Recorded data:
※

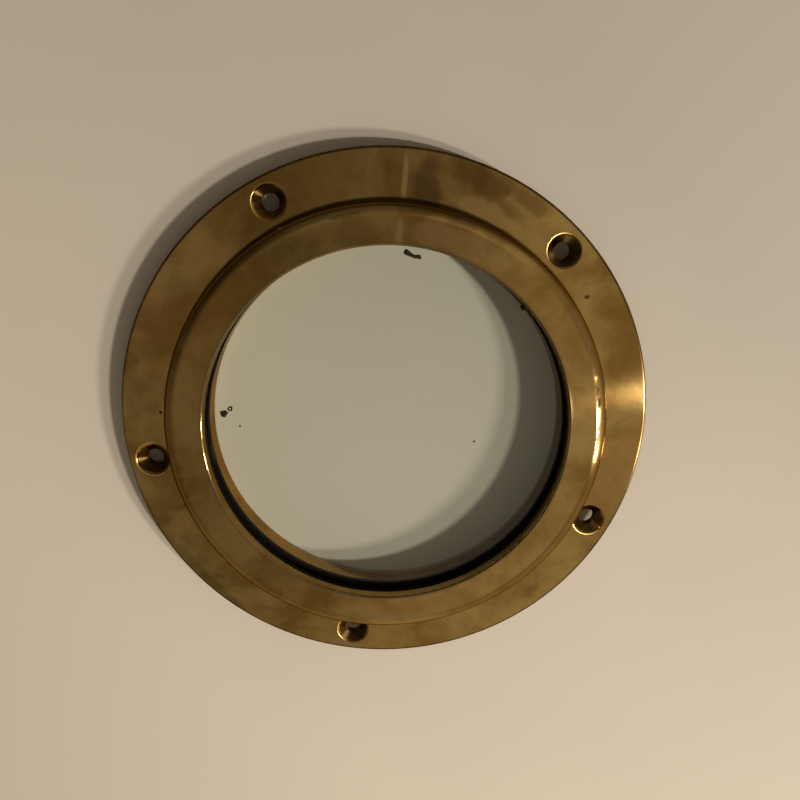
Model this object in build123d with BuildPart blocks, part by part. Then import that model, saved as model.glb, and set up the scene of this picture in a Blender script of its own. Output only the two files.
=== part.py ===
from build123d import *
import os

# A round fixed sight glass: a flanged bronze frame, a thick pane between two rubber rings,
# and a clamping ring that is screwed on from behind.
#
# Millimetres. +Z points to the viewed side. The origin is the centre of the bolt circle, on
# the back face of the flange, so all that lies below z = 0 enters the cut-out in the wall.

# Sight opening and the lip that covers the edge of the pane
opening_radius = 86.8
lip_width = 10.7  # from the sight opening out to the bore that holds the pane
lip_thickness = 4.6
lip_edge_radius = 0.9

# Raised ring round the opening
ring_wall = 8.4  # from the pane's bore out to the upright wall of the ring
ring_height = 17.2  # above the front of the flange
ring_shoulder_radius = 6.0
ring_foot_radius = 0.5

# Flange and its countersunk mounting holes
flange_width = 24.1  # from the upright wall out to the rim
flange_thickness = 8.0
flange_front_radius = 1.3
flange_back_chamfer = 0.6
bolt_count = 5
first_bolt_angle = -90
bolt_edge_distance = 12.0  # from the rim in to the middle of each hole
bolt_hole_radius = 4.2
bolt_sink_radius = 8.2
bolt_sink_edge_radius = 1.0
sink_angle = 90

# Pane and its rubber
glass_thickness = 10.0
glass_chamfer = 0.5
edge_band_thickness = 2.0
front_gasket_thickness = 3.0
rear_gasket_thickness = 3.0
seat_clearance = 0.1  # all round, between the bore and what lies in it
band_clearance = 0.1  # between the rim of the pane and its edge band

# Clamping ring: a sleeve that presses on the rear gasket, and the spigot behind the flange
clamp_bore_step = 0.2  # the clamping ring's bore is this much wider than the sight opening
clamp_clearance = 0.3  # between the sleeve and the bore of the frame
register_depth = 0.8  # how deep the spigot is let into the back of the frame
register_clearance = 0.3  # round the spigot where it is let in
clamp_front_chamfer = 0.4
clamp_back_chamfer = 0.6
spigot_overhang = 10.0  # from the pane's bore out to the side of the spigot
spigot_length = 6.4

# Countersunk slotted screws that hold the clamping ring
screw_count = 8
screw_inset = 3.8  # from the pane's bore out to the middle of each screw
screw_radius = 1.95
screw_length = 16.0
screw_point = 0.6
screw_head_radius = 3.75
screw_head_land = 0.3
screw_head_below_face = 0.2
screw_slot_width = 1.0
screw_slot_depth = 1.0
screw_slot_turn = 47  # degrees from one screw's slot to the next, as they happened to stop
tapped_clearance = 0.05
tapped_spare_depth = 2.0
passing_clearance = 0.3
sink_clearance = 0.05

# Radii that follow from these
seat_radius = opening_radius + lip_width
ring_radius = seat_radius + ring_wall
flange_radius = ring_radius + flange_width
bolt_circle_radius = flange_radius - bolt_edge_distance
rubber_radius = seat_radius - seat_clearance
glass_radius = rubber_radius - edge_band_thickness - band_clearance
clamp_bore_radius = opening_radius + clamp_bore_step
sleeve_radius = seat_radius - clamp_clearance
spigot_radius = seat_radius + spigot_overhang
register_radius = spigot_radius + register_clearance
screw_circle_radius = seat_radius + screw_inset

# Heights that follow from these, from front to back
face_height = flange_thickness + ring_height
lip_back = face_height - lip_thickness
glass_front = lip_back - front_gasket_thickness
glass_back = glass_front - glass_thickness
clamp_front = glass_back - rear_gasket_thickness
spigot_back = -spigot_length
screw_head_face = spigot_back + screw_head_below_face
screw_sink_radius = screw_head_radius + screw_head_land + screw_head_below_face + sink_clearance
passing_radius = screw_radius + passing_clearance
passing_depth = register_depth - spigot_back
tapped_depth = screw_head_face + screw_length + tapped_spare_depth

os.makedirs("parts", exist_ok=True)


def circle_edges(part, radius, height):
    """Edges of a part that run right round the Z axis at one radius and one height."""
    near = 0.01
    rings = part.edges().filter_by(GeomType.CIRCLE)
    rings = rings.filter_by(lambda edge: abs(edge.radius - radius) < near)
    return rings.filter_by(lambda edge: abs(edge.arc_center.Z - height) < near)


# Frame: flange, raised ring, sight lip, the bore behind it and the register for the spigot
with BuildPart() as main_frame:
    with BuildSketch(Plane.XY):
        Circle(flange_radius)
    extrude(amount=flange_thickness)
    with BuildSketch(Plane.XY.offset(flange_thickness)):
        Circle(ring_radius)
    extrude(amount=ring_height)
    with BuildSketch(Plane.XY):
        Circle(seat_radius)
    extrude(amount=lip_back, mode=Mode.SUBTRACT)
    with BuildSketch(Plane.XY):
        Circle(register_radius)
    extrude(amount=register_depth, mode=Mode.SUBTRACT)
    with BuildSketch(Plane.XY.offset(lip_back)):
        Circle(opening_radius)
    extrude(amount=lip_thickness, mode=Mode.SUBTRACT)

    fillet(circle_edges(main_frame, ring_radius, face_height), ring_shoulder_radius)
    fillet(circle_edges(main_frame, opening_radius, face_height), lip_edge_radius)
    fillet(circle_edges(main_frame, ring_radius, flange_thickness), ring_foot_radius)
    fillet(circle_edges(main_frame, flange_radius, flange_thickness), flange_front_radius)
    chamfer(circle_edges(main_frame, flange_radius, 0), flange_back_chamfer)

    with Locations(Plane.XY.offset(flange_thickness)):
        with PolarLocations(bolt_circle_radius, bolt_count, start_angle=first_bolt_angle):
            CounterSinkHole(bolt_hole_radius, bolt_sink_radius, flange_thickness, sink_angle)
    fillet(circle_edges(main_frame, bolt_sink_radius, flange_thickness), bolt_sink_edge_radius)
    with BuildSketch(Plane.XY):
        with PolarLocations(screw_circle_radius, screw_count):
            Circle(screw_radius + tapped_clearance)
    extrude(amount=tapped_depth, mode=Mode.SUBTRACT)

main_frame.part.label = "main_frame"
export_step(main_frame.part, "parts/main_frame.step")

# Front rubber ring, between the lip and the pane
with BuildPart() as front_gasket:
    with BuildSketch(Plane.XY.offset(glass_front)):
        Circle(rubber_radius)
        Circle(opening_radius, mode=Mode.SUBTRACT)
    extrude(amount=front_gasket_thickness)

front_gasket.part.label = "front_gasket"
export_step(front_gasket.part, "parts/front_gasket.step")

# Pane of thick glass with ground edges
with BuildPart() as glass_pane:
    with BuildSketch(Plane.XY.offset(glass_back)):
        Circle(glass_radius)
    extrude(amount=glass_thickness)
    chamfer(circle_edges(glass_pane, glass_radius, glass_front), glass_chamfer)
    chamfer(circle_edges(glass_pane, glass_radius, glass_back), glass_chamfer)

glass_pane.part.label = "glass_pane"
export_step(glass_pane.part, "parts/glass_pane.step")

# Rubber band round the rim of the pane, which centres it in the bore
with BuildPart() as glass_edge_band:
    with BuildSketch(Plane.XY.offset(glass_back)):
        Circle(rubber_radius)
        Circle(rubber_radius - edge_band_thickness, mode=Mode.SUBTRACT)
    extrude(amount=glass_thickness)

glass_edge_band.part.label = "glass_edge_band"
export_step(glass_edge_band.part, "parts/glass_edge_band.step")

# Rear rubber ring, between the pane and the clamping ring
with BuildPart() as rear_gasket:
    with BuildSketch(Plane.XY.offset(clamp_front)):
        Circle(rubber_radius)
        Circle(clamp_bore_radius, mode=Mode.SUBTRACT)
    extrude(amount=rear_gasket_thickness)

rear_gasket.part.label = "rear_gasket"
export_step(rear_gasket.part, "parts/rear_gasket.step")

# Clamping ring: spigot, sleeve, and the sunk holes for its screws in the back
with BuildPart() as retaining_ring:
    with BuildSketch(Plane.XY.offset(spigot_back)):
        Circle(spigot_radius)
    extrude(amount=register_depth - spigot_back)
    with BuildSketch(Plane.XY.offset(register_depth)):
        Circle(sleeve_radius)
    extrude(amount=clamp_front - register_depth)
    with BuildSketch(Plane.XY.offset(spigot_back)):
        Circle(clamp_bore_radius)
    extrude(amount=clamp_front - spigot_back, mode=Mode.SUBTRACT)

    chamfer(circle_edges(retaining_ring, clamp_bore_radius, clamp_front), clamp_front_chamfer)
    chamfer(circle_edges(retaining_ring, clamp_bore_radius, spigot_back), clamp_back_chamfer)
    chamfer(circle_edges(retaining_ring, spigot_radius, spigot_back), clamp_back_chamfer)
    chamfer(circle_edges(retaining_ring, spigot_radius, register_depth), register_depth)

    with Locations(Plane.XY.offset(spigot_back).rotated((180, 0, 0))):
        with PolarLocations(screw_circle_radius, screw_count):
            CounterSinkHole(passing_radius, screw_sink_radius, passing_depth, sink_angle)

retaining_ring.part.label = "retaining_ring"
export_step(retaining_ring.part, "parts/retaining_ring.step")

# Countersunk slotted screws, each turned from its head face towards the front
for number, place in enumerate(PolarLocations(screw_circle_radius, screw_count), start=1):
    head_plane = Plane(place).offset(screw_head_face)
    turning_plane = Plane(origin=head_plane.origin, x_dir=(1, 0, 0), z_dir=(0, -1, 0))
    cone_end = screw_head_land + screw_head_radius - screw_radius
    with BuildPart() as retaining_screw:
        with BuildSketch(turning_plane):
            with BuildLine():
                Polyline(
                    (0, 0),
                    (screw_head_radius, 0),
                    (screw_head_radius, screw_head_land),
                    (screw_radius, cone_end),
                    (screw_radius, screw_length - screw_point),
                    (screw_radius - screw_point, screw_length),
                    (0, screw_length),
                    close=True,
                )
            make_face()
        revolve(axis=Axis(head_plane.origin, (0, 0, 1)))
        with BuildSketch(head_plane):
            Rectangle(2.5 * screw_head_radius, screw_slot_width, rotation=number * screw_slot_turn)
        extrude(amount=screw_slot_depth, mode=Mode.SUBTRACT)

    retaining_screw.part.label = f"retaining_screw_{number}"
    export_step(retaining_screw.part, f"parts/retaining_screw_{number}.step")
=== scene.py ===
import math
import random

import bmesh
import bpy
from mathutils import Matrix, Vector


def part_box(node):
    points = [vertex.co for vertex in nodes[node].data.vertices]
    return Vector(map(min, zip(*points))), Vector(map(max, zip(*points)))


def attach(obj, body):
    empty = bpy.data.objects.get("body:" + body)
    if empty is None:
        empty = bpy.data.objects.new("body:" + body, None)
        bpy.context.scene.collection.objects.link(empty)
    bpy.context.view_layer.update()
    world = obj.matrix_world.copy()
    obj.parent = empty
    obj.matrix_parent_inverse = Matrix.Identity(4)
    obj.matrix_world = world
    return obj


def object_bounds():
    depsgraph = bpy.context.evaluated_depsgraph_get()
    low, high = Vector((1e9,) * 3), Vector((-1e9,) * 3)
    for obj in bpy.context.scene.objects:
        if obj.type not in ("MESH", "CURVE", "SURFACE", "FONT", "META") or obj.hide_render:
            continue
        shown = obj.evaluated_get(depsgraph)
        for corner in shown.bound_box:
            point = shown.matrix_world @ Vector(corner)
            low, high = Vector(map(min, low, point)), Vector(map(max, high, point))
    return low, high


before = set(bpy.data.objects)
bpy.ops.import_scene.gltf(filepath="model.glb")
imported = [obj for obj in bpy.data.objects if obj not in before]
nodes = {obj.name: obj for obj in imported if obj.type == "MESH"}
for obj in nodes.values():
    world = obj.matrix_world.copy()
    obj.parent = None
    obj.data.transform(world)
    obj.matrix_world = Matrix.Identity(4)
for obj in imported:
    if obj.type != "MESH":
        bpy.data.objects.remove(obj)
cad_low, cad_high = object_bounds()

MM = 0.001
scene = bpy.context.scene

# ---------------------------------------------------------------- places in the frame
frame_low, frame_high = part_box("main_frame")
pane_low, pane_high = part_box("glass_pane")
floor_height = cad_low.z
flange_back = frame_low.z
flange_front = flange_back + 8 * MM
face_height = frame_high.z
pane_front = pane_high.z
rim_radius = frame_high.x
opening_radius = 86.8 * MM
ring_radius = 105.9 * MM
shoulder_start = ring_radius - 6 * MM
bolt_circle = 118 * MM
bolt_count = 5
sink_radius = 8.2 * MM


# ---------------------------------------------------------------- node helpers
class Graph:
    """The node tree of a material or a world, built by short calls."""

    def __init__(self, owner):
        self.owner = owner
        owner.use_nodes = True
        self.tree = owner.node_tree
        self.tree.nodes.clear()

    def node(self, kind, inputs=None, **settings):
        made = self.tree.nodes.new(kind)
        for key, value in settings.items():
            setattr(made, key, value)
        for key, value in (inputs or {}).items():
            self.put(made.inputs[key], value)
        return made

    def put(self, socket, value):
        if isinstance(value, bpy.types.NodeSocket):
            self.tree.links.new(value, socket)
        else:
            socket.default_value = value

    def math(self, operation, *values):
        made = self.node("ShaderNodeMath", operation=operation)
        for socket, value in zip(made.inputs, values):
            self.put(socket, value)
        return made.outputs[0]

    def fold(self, operation, first, *others):
        """One operation carried through any number of values, from the left."""
        for other in others:
            first = self.math(operation, first, other)
        return first

    def plus(self, *values):
        return self.fold("ADD", *values)

    def times(self, *values):
        return self.fold("MULTIPLY", *values)

    def most(self, *values):
        return self.fold("MAXIMUM", *values)

    def length(self, a, b):
        """The length of a vector that has these two parts."""
        return self.math("SQRT", self.plus(self.times(a, a), self.times(b, b)))

    def along(self, place, direction):
        """How far a place lies along a direction."""
        made = self.node("ShaderNodeVectorMath", {0: place, 1: direction}, operation="DOT_PRODUCT")
        return made.outputs["Value"]

    def swing(self, noise, amount):
        """A noise of 0 to 1, made to swing about nothing."""
        return self.times(self.plus(noise, -0.5), amount)

    def noise(self, where, scale, detail, roughness, distortion=0.0):
        made = self.node("ShaderNodeTexNoise", {"Vector": where, "Scale": scale, "Detail": detail,
                                                "Roughness": roughness, "Distortion": distortion})
        return made.outputs["Fac"]

    def between(self, value, low, high, to_low=0.0, to_high=1.0, smooth=True):
        """The value's way from low to high, as a number from to_low to to_high."""
        made = self.node("ShaderNodeMapRange", {"Value": value, "From Min": low, "From Max": high,
                                                "To Min": to_low, "To Max": to_high})
        made.interpolation_type = "SMOOTHSTEP" if smooth else "LINEAR"
        return made.outputs["Result"]

    def window(self, value, low, high, soft):
        """One between low and high, falling to nothing over a soft edge on each side."""
        return self.times(self.between(value, low - soft, low + soft),
                          self.between(value, high + soft, high - soft))

    def mix(self, share, a, b):
        made = self.node("ShaderNodeMix", data_type="RGBA")
        for number, value in ((0, share), (6, a), (7, b)):
            self.put(made.inputs[number], value)
        return made.outputs[2]

    def object_place(self):
        return self.node("ShaderNodeTexCoord").outputs["Object"]

    def bump(self, height, strength, distance):
        made = self.node("ShaderNodeBump", {"Height": height, "Strength": strength,
                                            "Distance": distance})
        return made.outputs[0]

    def principled(self, inputs):
        """The usual shader, and with it the finished material."""
        shader = self.node("ShaderNodeBsdfPrincipled", inputs)
        return self.finish("ShaderNodeOutputMaterial", shader)

    def finish(self, output_kind, surface):
        self.node(output_kind, {"Surface": surface.outputs[0]})
        return self.owner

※

Exercise brief: Quote the listing above from its first line to the line with "ring_foot_radius = 0.5", inclusive, and add nothing.

Result of this task:
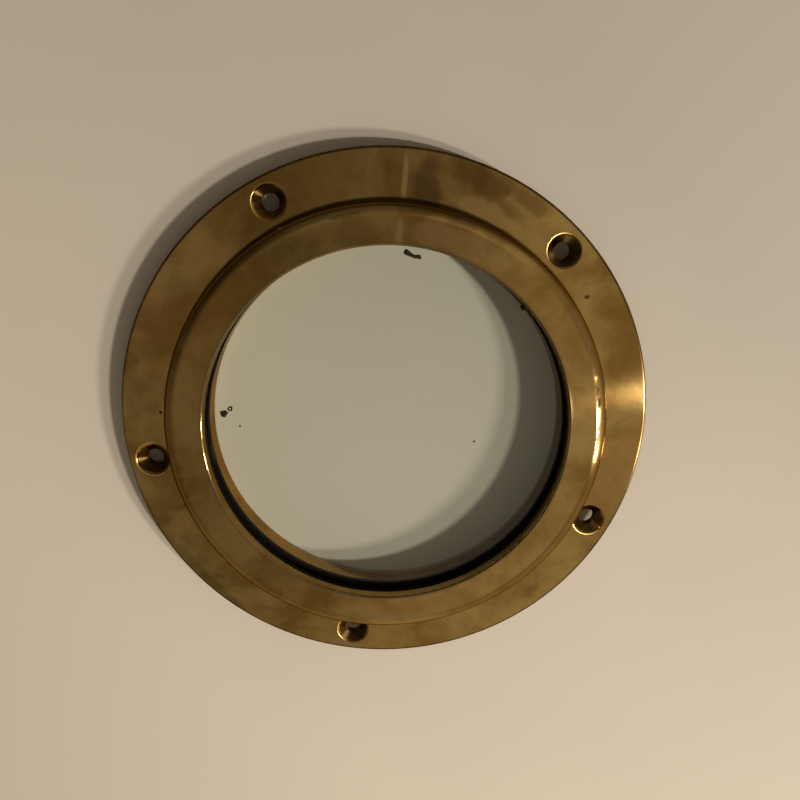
Model this object in build123d with BuildPart blocks, part by part. Then import that model, saved as model.glb, and set up the scene of this picture in a Blender script of its own. Output only the two files.
=== part.py ===
from build123d import *
import os

# A round fixed sight glass: a flanged bronze frame, a thick pane between two rubber rings,
# and a clamping ring that is screwed on from behind.
#
# Millimetres. +Z points to the viewed side. The origin is the centre of the bolt circle, on
# the back face of the flange, so all that lies below z = 0 enters the cut-out in the wall.

# Sight opening and the lip that covers the edge of the pane
opening_radius = 86.8
lip_width = 10.7  # from the sight opening out to the bore that holds the pane
lip_thickness = 4.6
lip_edge_radius = 0.9

# Raised ring round the opening
ring_wall = 8.4  # from the pane's bore out to the upright wall of the ring
ring_height = 17.2  # above the front of the flange
ring_shoulder_radius = 6.0
ring_foot_radius = 0.5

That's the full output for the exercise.